## Supplied data
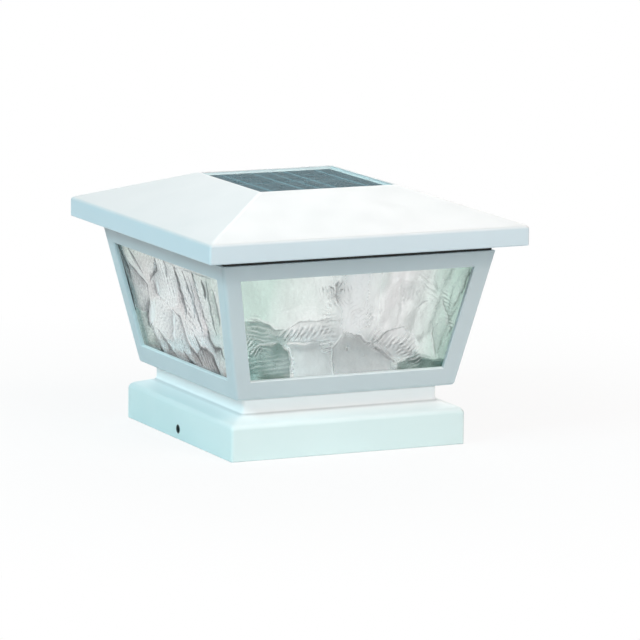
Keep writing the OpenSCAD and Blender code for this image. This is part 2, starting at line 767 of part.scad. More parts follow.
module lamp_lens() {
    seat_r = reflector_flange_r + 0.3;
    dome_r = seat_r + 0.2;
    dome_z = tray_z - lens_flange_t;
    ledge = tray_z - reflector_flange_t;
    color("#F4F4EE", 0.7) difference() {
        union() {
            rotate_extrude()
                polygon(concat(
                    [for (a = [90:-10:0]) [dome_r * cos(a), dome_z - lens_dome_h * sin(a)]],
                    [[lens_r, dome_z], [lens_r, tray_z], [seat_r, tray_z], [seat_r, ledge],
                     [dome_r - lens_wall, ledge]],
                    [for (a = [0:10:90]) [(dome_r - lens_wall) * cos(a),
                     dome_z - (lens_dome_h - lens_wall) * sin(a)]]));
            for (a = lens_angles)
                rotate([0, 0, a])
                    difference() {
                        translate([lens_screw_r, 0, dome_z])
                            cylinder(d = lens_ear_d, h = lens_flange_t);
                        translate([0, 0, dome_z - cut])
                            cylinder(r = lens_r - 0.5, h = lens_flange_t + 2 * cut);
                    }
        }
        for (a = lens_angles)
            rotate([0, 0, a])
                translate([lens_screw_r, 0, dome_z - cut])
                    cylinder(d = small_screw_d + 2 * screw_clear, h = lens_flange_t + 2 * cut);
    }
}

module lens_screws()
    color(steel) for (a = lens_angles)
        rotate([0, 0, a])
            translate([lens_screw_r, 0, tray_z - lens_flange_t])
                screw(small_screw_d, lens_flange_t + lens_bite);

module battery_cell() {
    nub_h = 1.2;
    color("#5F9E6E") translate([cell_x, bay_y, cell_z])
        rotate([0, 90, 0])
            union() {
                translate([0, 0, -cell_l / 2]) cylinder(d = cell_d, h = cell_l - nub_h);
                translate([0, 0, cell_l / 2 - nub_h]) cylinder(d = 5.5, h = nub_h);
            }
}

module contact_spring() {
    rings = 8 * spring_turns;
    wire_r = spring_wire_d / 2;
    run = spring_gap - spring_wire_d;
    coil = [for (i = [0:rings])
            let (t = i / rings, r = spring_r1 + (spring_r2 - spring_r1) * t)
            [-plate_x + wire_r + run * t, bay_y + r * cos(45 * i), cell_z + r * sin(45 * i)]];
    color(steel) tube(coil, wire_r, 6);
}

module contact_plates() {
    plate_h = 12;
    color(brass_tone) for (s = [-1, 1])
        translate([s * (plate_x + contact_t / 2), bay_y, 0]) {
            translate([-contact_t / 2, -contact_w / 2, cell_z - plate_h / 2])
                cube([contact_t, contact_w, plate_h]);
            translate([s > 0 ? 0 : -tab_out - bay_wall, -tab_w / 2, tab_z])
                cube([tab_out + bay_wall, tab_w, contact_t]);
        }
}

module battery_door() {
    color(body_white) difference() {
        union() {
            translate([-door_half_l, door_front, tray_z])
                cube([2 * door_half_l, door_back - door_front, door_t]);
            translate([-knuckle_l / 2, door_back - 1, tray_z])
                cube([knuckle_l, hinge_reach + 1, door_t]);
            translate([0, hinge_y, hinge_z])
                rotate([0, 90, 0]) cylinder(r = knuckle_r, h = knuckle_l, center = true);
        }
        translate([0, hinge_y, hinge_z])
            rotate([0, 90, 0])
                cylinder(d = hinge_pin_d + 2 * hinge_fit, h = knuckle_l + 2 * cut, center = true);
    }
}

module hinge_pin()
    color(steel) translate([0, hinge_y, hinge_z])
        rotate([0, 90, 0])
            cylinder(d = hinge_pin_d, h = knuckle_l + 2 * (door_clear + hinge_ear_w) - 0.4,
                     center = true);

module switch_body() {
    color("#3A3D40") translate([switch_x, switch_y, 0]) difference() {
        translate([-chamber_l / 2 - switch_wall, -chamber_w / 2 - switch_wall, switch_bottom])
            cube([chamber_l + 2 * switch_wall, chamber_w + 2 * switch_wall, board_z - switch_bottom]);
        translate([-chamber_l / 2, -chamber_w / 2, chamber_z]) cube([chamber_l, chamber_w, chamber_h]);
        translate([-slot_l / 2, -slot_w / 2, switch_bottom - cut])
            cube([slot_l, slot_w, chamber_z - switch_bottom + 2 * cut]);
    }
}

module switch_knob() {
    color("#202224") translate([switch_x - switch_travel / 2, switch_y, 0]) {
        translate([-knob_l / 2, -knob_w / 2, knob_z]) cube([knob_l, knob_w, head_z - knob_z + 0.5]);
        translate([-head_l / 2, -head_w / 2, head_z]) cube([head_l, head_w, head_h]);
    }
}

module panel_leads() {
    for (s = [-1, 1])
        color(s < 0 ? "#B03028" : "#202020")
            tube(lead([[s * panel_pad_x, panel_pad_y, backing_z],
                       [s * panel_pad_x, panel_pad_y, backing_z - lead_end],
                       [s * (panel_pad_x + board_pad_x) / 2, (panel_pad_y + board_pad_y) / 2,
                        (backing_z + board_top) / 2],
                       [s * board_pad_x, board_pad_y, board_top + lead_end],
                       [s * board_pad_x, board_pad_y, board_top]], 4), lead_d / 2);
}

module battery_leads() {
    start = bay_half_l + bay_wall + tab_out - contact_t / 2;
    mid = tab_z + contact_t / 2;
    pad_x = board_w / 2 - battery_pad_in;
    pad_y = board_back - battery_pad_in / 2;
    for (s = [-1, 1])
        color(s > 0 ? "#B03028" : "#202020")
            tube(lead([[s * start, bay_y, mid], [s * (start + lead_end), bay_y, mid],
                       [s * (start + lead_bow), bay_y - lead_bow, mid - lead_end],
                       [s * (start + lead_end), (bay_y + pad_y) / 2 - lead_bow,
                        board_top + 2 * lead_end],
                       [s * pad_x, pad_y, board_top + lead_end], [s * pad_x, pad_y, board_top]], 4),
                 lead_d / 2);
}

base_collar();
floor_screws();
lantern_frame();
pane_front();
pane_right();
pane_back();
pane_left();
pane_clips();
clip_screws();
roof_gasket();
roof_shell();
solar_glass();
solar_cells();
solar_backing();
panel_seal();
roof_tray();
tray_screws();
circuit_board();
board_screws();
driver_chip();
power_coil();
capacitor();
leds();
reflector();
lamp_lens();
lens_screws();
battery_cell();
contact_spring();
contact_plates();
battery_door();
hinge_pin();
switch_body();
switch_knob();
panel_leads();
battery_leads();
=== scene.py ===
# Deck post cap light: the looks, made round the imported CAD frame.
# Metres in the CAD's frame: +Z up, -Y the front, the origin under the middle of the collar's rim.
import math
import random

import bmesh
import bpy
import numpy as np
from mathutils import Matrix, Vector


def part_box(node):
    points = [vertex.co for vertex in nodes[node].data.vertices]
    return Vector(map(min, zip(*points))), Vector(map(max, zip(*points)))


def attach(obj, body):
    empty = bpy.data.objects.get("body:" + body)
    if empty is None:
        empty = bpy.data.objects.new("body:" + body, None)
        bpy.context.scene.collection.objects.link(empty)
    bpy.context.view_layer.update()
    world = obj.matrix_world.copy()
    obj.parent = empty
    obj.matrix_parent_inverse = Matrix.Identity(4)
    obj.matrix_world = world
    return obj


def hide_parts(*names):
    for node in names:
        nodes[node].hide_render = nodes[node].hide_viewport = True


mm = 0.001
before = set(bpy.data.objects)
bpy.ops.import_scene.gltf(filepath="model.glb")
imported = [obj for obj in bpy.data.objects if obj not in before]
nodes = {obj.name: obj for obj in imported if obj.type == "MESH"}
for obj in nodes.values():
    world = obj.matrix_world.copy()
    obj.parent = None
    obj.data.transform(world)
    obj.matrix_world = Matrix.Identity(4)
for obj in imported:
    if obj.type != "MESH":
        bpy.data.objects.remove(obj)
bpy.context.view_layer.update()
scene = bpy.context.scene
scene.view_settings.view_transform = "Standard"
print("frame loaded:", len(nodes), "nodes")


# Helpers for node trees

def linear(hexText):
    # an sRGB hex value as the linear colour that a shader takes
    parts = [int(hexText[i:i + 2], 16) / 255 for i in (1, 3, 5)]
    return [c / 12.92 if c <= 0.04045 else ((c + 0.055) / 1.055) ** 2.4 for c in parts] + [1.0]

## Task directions
Each line from the one containing "base_collar();" through the one containing "for node in" must be retyped exactly, the first and last of these included.

## Exercise answer
base_collar();
floor_screws();
lantern_frame();
pane_front();
pane_right();
pane_back();
pane_left();
pane_clips();
clip_screws();
roof_gasket();
roof_shell();
solar_glass();
solar_cells();
solar_backing();
panel_seal();
roof_tray();
tray_screws();
circuit_board();
board_screws();
driver_chip();
power_coil();
capacitor();
leds();
reflector();
lamp_lens();
lens_screws();
battery_cell();
contact_spring();
contact_plates();
battery_door();
hinge_pin();
switch_body();
switch_knob();
panel_leads();
battery_leads();
=== scene.py ===
# Deck post cap light: the looks, made round the imported CAD frame.
# Metres in the CAD's frame: +Z up, -Y the front, the origin under the middle of the collar's rim.
import math
import random

import bmesh
import bpy
import numpy as np
from mathutils import Matrix, Vector


def part_box(node):
    points = [vertex.co for vertex in nodes[node].data.vertices]
    return Vector(map(min, zip(*points))), Vector(map(max, zip(*points)))


def attach(obj, body):
    empty = bpy.data.objects.get("body:" + body)
    if empty is None:
        empty = bpy.data.objects.new("body:" + body, None)
        bpy.context.scene.collection.objects.link(empty)
    bpy.context.view_layer.update()
    world = obj.matrix_world.copy()
    obj.parent = empty
    obj.matrix_parent_inverse = Matrix.Identity(4)
    obj.matrix_world = world
    return obj


def hide_parts(*names):
    for node in names:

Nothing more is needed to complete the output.